Mérida es un caso diferente. Su nombre, Emérita Augusta, indica que fue fundada por el emperador Octavio en el 25 d. C. con soldados «eméritos», es decir, retirados de las guerras cántabras, en la confluencia de dos ríos. Sus ruinas no dejan insensible al espectador interesado en el mundo romano. El anfiteatro, el circo, los templos, los puentes, el acueducto y, sobre todo, el teatro mandado construir por el general Marco Agripa y ampliado en la época de Trajano hasta llegar a los seis mil espectadores que entraban en su galería. Se requiere un poco de tiempo para llegar a comprender del todo el significado histórico de tan majestuosas ruinas, testigos implacables del paso del tiempo. Y es que Mérida, más que cualquier otra ciudad, está allí para indicarnos la verdad de esas rupturas que impiden conectar el pasado romano con nuestro mundo. Este espíritu agonístico aparece por todas partes: en el cruce de una calle, en la referencia a la capital visigoda que una vez fue, en las fortificaciones omeyas, en las iglesias cristianas o en la frivolidad de los invasores franceses cuando arrasaron los viejos monumentos. Y así, sucesivamente, el paso de la historia se percibe como una llamada de atención. En la batalla de Mérida, en tiempos del rey Alfonso IX, se apareció Santiago, patrón de España, guiando los escuadrones «con el acero tinto en sangre», como dice el cronista, insensible sin embargo al esplendoroso pasado romano de la ciudad. En suma, en tanto que icono de la romanización en Hispania, Mérida se halla situada entre la propaganda política del imperio y el ir y venir de sus ciudadanos, en particular los juristas, y esa imagen es la que le confiere su extraña fuerza, que no vemos siquiera en Bosra, cuyo teatro romano es el único que quizás puede competir con el emeritense.

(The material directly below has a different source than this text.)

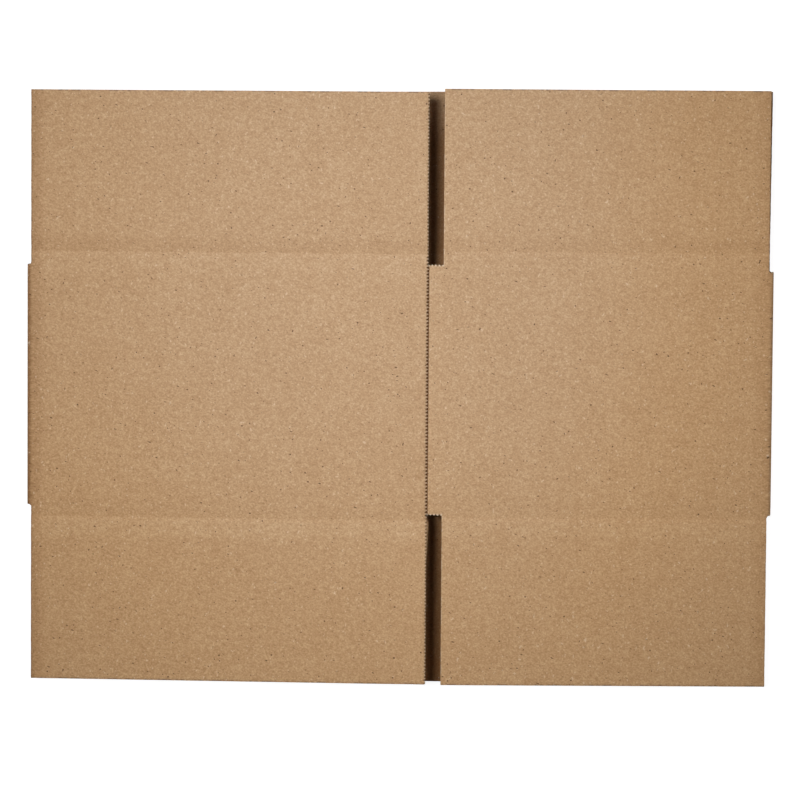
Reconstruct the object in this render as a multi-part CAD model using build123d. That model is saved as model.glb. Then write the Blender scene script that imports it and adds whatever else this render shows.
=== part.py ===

Tarragona tiene una atmósfera de distinguida austeridad y una melancolía especial y agradable, quizás por ser obra de los Escipiones: Tarraco Scipionum Opus, como se puede leer en una lápida conmemorativa en referencia a la fundación de la ciudad a comienzos de la presencia de Roma en la península Ibérica. Este primitivo asentamiento romano, que estaba cerca de un oppidum ibérico, estuvo constituido por dos núcleos bien diferentes, un campamento militar en la parte alta y un área residencial en el puerto marítimo. Alrededor de estos viejos núcleos y sobre cierta parte de los mismos, elevando los muros exteriores e impregnándola del espíritu militar propio de la guerra civil, César fundó la Colonia Iulia Urbs Triumphalis Tarraconensis y la convirtió en capital de la Tarraconense. Comenzó de esta manera un proceso de urbanización que culminaría en la época de Adriano con la construcción de su famoso anfiteatro.

Las estampas de Roma se perciben en toda la península Ibérica en múltiples manifestaciones de tipo arqueológico y monumental: la Torre de Hércules en La Coruña, las columnas de la calle Claudio Marcelo de Córdoba, las ruinas de Zaila y de Carteya, el puente de Alcántara sobre el Tajo o el acueducto de Segovia.